É a última coisa que quem ama de verdade este país quer. «Não somos um povo que espera que lhe seja dada uma refeição pronta, nunca fomos», diz Rony Rameh, libanês que trabalha na AVSI e é um dos responsáveis de CL no Líbano. Mas é difícil seguir adiante quando só há eletricidade duas horas por dia e o resto do tempo você tem que usar o gerador do bairro, e o botijão de gás que em outubro você comprava por trezentas mil libras libanesas agora custa o dobro, e quem sabe quanto no mês que vem. «Aqueles que ganham seu salário em dólares resistem, mas os que recebem em libras não», acrescenta Andreina, esposa de Rony. «Outro dia, no supermercado, vi um menino com seu pai. Teria cinco anos e perguntava: “Vamos comprar isso? Podemos levar aquilo? Papai, por que sempre não?”. Você tinha que ver o rosto daquele homem».

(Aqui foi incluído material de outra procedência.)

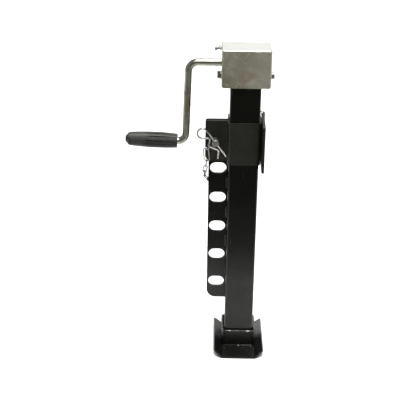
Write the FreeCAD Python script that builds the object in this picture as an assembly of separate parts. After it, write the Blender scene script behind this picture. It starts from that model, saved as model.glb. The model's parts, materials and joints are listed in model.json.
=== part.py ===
import FreeCAD, Part
import math
import os

# Trailer support leg: a square outer leg that hangs in a pinned bracket, and an inner leg with a
# foot that a side crank winds down through a bevel gear pair and a screw.
# Millimetres. X points right, Y away from the viewer, Z up. The origin is the middle of the foot's
# sole under the leg's own axis.

V = FreeCAD.Vector
X, Y, Z = V(1, 0, 0), V(0, 1, 0), V(0, 0, 1)
Placement, Rotation = FreeCAD.Placement, FreeCAD.Rotation

# Clearances
slide_gap = 0.4           # flat faces that slide past each other
shaft_gap = 0.08          # radial play of a shaft or pin in its hole
seat_gap = 0.3            # play of a part that lies loosely against its seat

# Square leg
tube_w = 60.0
tube_wall = 4.0
tube_corner = 6.0
foot_gap = 44.0           # height of the tube's lower end when the leg is wound in
tube_len = 536.0
inner_wall = 3.0
inner_play = 0.5
head_room = 58.0          # from the inner leg's top to the outer tube's top
inner_corner = 3.0

# Slotted plate on the leg's left side
strip_reach = 39.7
strip_t = 5.0
strip_y = -6.5
strip_below = 38.7        # from the lowest slot's middle to the plate's lower end
strip_above = 35.3
strip_corner = 19.0
slot_count = 6
slot_pitch = 64.3
slot_lift = 103.2         # from the tube's lower end to the lowest slot's middle
slot_w = 33.0
slot_h = 23.0
slot_edge = 3.2           # web between a slot's end and the plate's free edge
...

Para Andreina, o seu Líbano é «um país de Deus, desde sempre. O Senhor falou ali a Moisés e apareceu mais de setenta vezes na Bíblia». Ela sofre ao vê-lo assim. «Muitas famílias não podem levar seus filhos à escola», afirma Rony. «Aqui a educação é a coisa mais importante. As famílias estão dispostas a vender tudo para seus filhos estudarem. Mas não podem. Muitos vão embora». Veem-se barcos zarpando para Chipre, para a Europa. Enquanto isso, o aeroporto de Beirute se tornou um dos núcleos do tráfego que leva os migrantes ao funil da fronteira bielorrussa.
Rony e Andreina resistem. «Se estivéssemos sozinhos, não conseguiríamos», diz ela. «O que nos dá força é a companhia da fé. Podemos compartilhar a nossa dor, olhar para os nossos amigos, e isso nos dá esperança. Há uma presença que nos permite ver o bem dentro de uma realidade muito sombria. Mesmo aqui há algo para nós». Ele diz que «depois de vinte anos no Movimento, percebemos como é decisivo pertencer a uma companhia assim. Serve para viver». Ela acrescenta que «é essa amizade que me educou e me fez perceber o que é o cristianismo. Antes eu era uma pessoa formal, ligada à tradição e pronto. Agora vivo ligada à realidade».
Marina também fala de “ficar” e de “esperança” quando fala sobre o futuro. Ela o faz com pudor, quase com cautela. «Eu me casei com um libanês, temos dois filhos pequenos. Você se faz mil perguntas. Que preço vai implicar para eles a nossa decisão de ficar? Que educação eles vão ter? A explosão foi devastadora também do ponto de vista humano. Há muita desconfiança e um contexto que empurra as pessoas a se fecharem, a voltarem aos espaços de suas próprias identidades». Entretanto, acrescenta, «aqui me acolheram. Vi a beleza de um povo no acolhimento, nos valores que tem. Vi isso na unicidade deste lugar». Para ela, a esperança está aí, «no que os libaneses continuam a ser. Essa beleza continua existindo. Sofre, mas continua existindo. É preciso ajudá-la a crescer».